Great presentations that resonate and lead to action do not magically evolve. They are structured processes that people follow to ensure that desired results follow.

The big takeaway

Like most things, presentation success requires a degree of careful planning to achieve results.  


(5)  Know the waters

Whenever I venture into the water I am pretty careful to check the weather in advance, wind, tides and even the amount of traffic on the water. Essentially, I like to know the usual conditions of where I’ll be dropping into as well as what I could expect on that particular day.

The reasons for doing so are obvious. The more I know, the more prepared I am for any potential challenges I may suddenly face. In skipping this step, I am putting myself at peril. Being one or two kilometers offshore and having a sudden storm whip up would be a disaster.

SUP x Presentation Success

The crossover into presentations

Again, the same principle applies to the world of speaking. Covering your bases in advance as far as what is expected for your talk is critical to your success. You need to know the basic parameters.

Expectations

Audiences will have expectations. Listening to someone speak takes time away from other things that busy professionals could be doing. The content had better be value-laden and useful.

Organizers of conferences will have things they’d like speakers to adhere to (contextually relevant topic matter, time parameters being adhered to etc.).

Don’t overlook

Also, matters of technicality like slides, software, adapters, stage design, audio, video capabilities all need to be readied and prepared in advance to ensure that problems with those matters do not derail a presentation before it has a chance to begin.

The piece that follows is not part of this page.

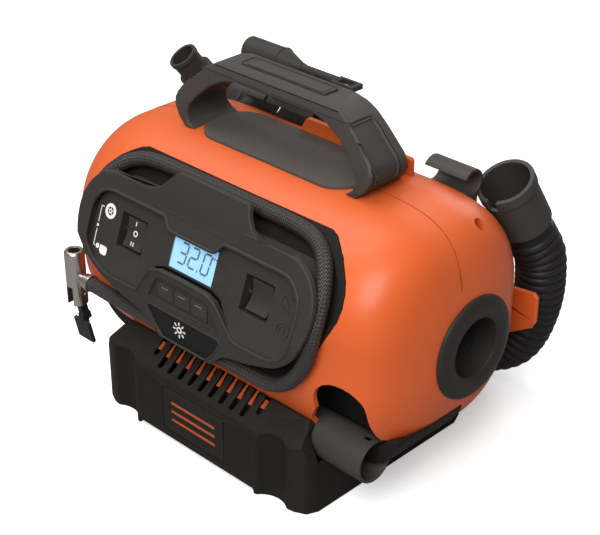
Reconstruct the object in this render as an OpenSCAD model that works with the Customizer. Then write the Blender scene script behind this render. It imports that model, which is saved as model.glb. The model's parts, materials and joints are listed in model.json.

Therefore, it is paramount that speakers are on top of these issues in advance. If speakers ignore such things, they risk putting themselves and their messages at risk of complete failure.

The big takeaway

Know the parameters of your talk; that is, what you need to succeed. Secondly, being aware of what the venue requires or offers is just as important. Finally, knowing what you are walking into relating to expectations from audiences and organizers is equally important.

Final Thoughts

SUP and presentations are very different types of activities. That is clear. However, the principles for success in both are not entirely different. Both require a certain level of emotional control, diligence relating to planning, preparation and goal setting. Both can be utterly rewarding too!

If SUP is not your thing

I would venture that you could probably replace SUP for something else and still be able to draw some parallels between what it takes to succeed in presenting and whatever alternate activity you have chosen. The keys to success in most endeavors can usually be traced back to certain core values a person embodies and leverages to increase the odds of achievement.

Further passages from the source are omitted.